The number of proved Celtic words which have found their way into English is extraordinarily small—scarce above a dozen. Bard, bog, and glen are among those which have come to us direct, and car had to travel through Latin and French before it reached us, the original having been borrowed by Julius Caesar from the Gauls, who had thus named their war chariots. But for the most part, Celtic words like banshee, eisteddfod, galore, mavourneen, ... have a remote and foreign look, even though we may have used them for many years. When we reflect that the Welsh tongue is still spoken within two hundred miles of London, and that another Celtic language, the Cornish, has only just died out, this seems very difficult to understand.

Such, then, in barest outline, was the distribution of the Aryan races which formed the major part of that vague and loose-knit organization, the later Roman Empire. But it must not be imagined that this picture of Rome’s European subjects is anything like complete. Evoking history from words is like looking back at our own past through memory; we see it, as it were, from within. Something has stimulated the memory—a smell, a taste, or a fragment of melody—and an inner light is kindled, but we cannot tell how far that light will throw its beams. Language, like the memory, is not an automatic diary; and it selects incidents for preservation, not so much according to their intrinsic significance as according to the impression they happen to have made upon the national consciousness.

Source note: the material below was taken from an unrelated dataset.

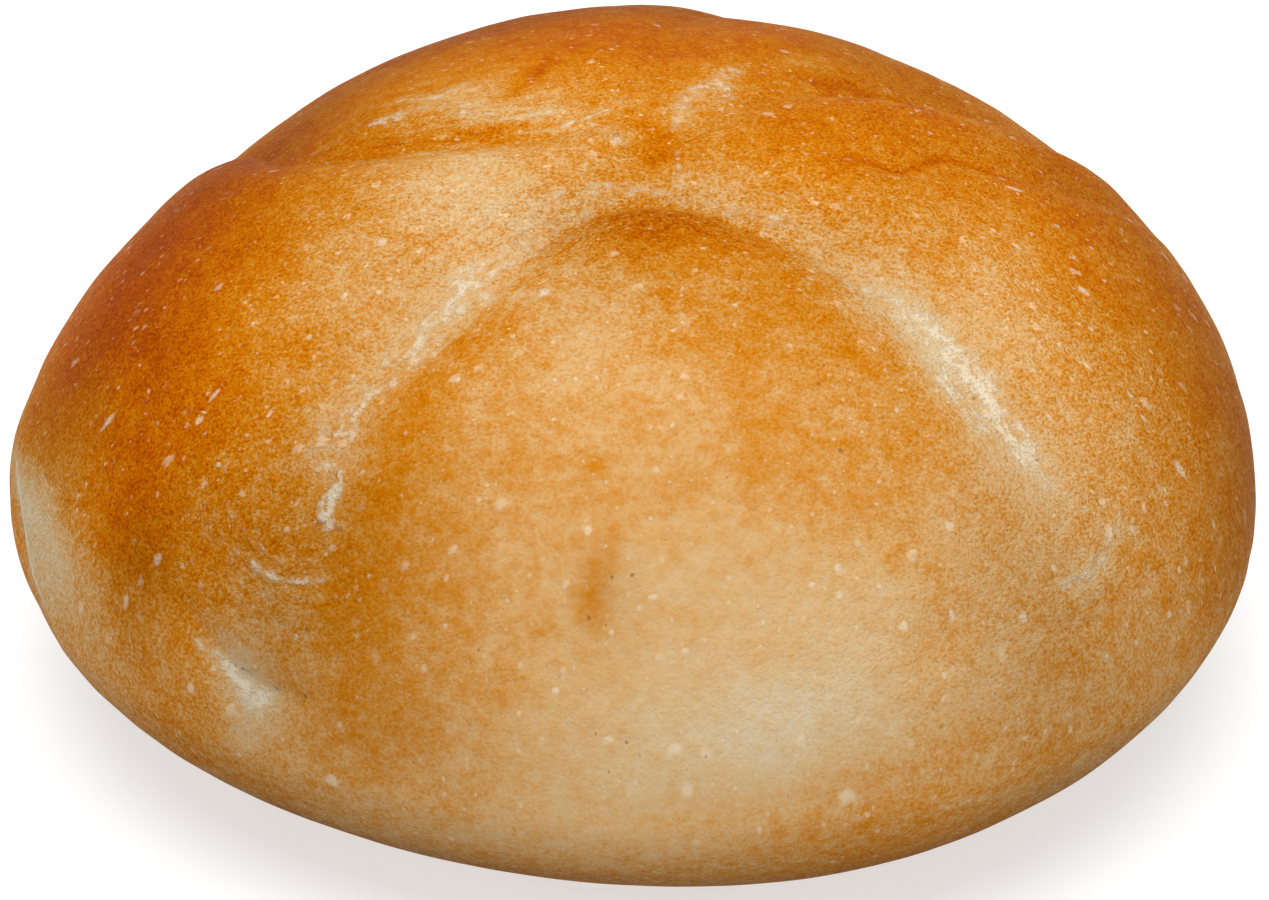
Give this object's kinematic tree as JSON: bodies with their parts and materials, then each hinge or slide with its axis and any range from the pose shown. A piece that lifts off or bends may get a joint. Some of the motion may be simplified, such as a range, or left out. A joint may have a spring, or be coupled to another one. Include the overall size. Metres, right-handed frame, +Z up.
{
  "type": "bread roll",
  "caption": "Domed wheat bread roll with a smooth golden-brown crust, its top folded into overlapping petals round a hub, resting on a small flat base.",
  "frame": {"origin": "middle of the outline seen from above, on the surface that the roll rests on", "axes": "+Z up; -Y towards the large front petal; +X to the right seen from the front"},
  "size_m": [0.106, 0.1057, 0.0491],
  "materials": {
    "crust": "satin golden-brown baked crust, darker on the shoulders and paler in the folds"
  },
  "bodies": {
    "root": {"bread_roll": "crust"}
  },
  "joints": []
}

Thus, English words have little to tell us about the great migrations and massacres in Europe during the first ten centuries of the Christian era, for terms of abuse like vandal and hun draw their emotional force from the imaginations of historians rather than from actual contact with the tribes in question.[10] From a mathematically impartial point of view, therefore, the small amount of space that can be assigned here to events which absorbed such an enormous share of time and energy and swallowed millions of human lives is indeed misleading. There is, however, an interesting little group of words still bearing the imprint of the mighty upheaval which took place around the Mediterranean during the seventh and eighth centuries A.D., when Mohammedan Arabs overran Persia, Syria, Egypt, North Africa, Spain, and the south of France. As might be expected, these words come to us mostly from Arabic, via Spanish and French, for it was in Spain that Islam took her firmest hold on Europe. They include cotton, gazelle, giraffe, lacquey, masquerade, syrup, tabby (originally a kind of silk), tabor, talc, tambourine, and some very interesting technical terms to which we shall presently return. Naturally the receding tide of invasion has left Arabic place-names dotted about in all the countries mentioned, while Spain herself is literally crammed with them; but to give examples would be beyond the scope of this little volume, which now finds itself drawn by the laws of its subject-matter to hover more closely about the shores of these islands.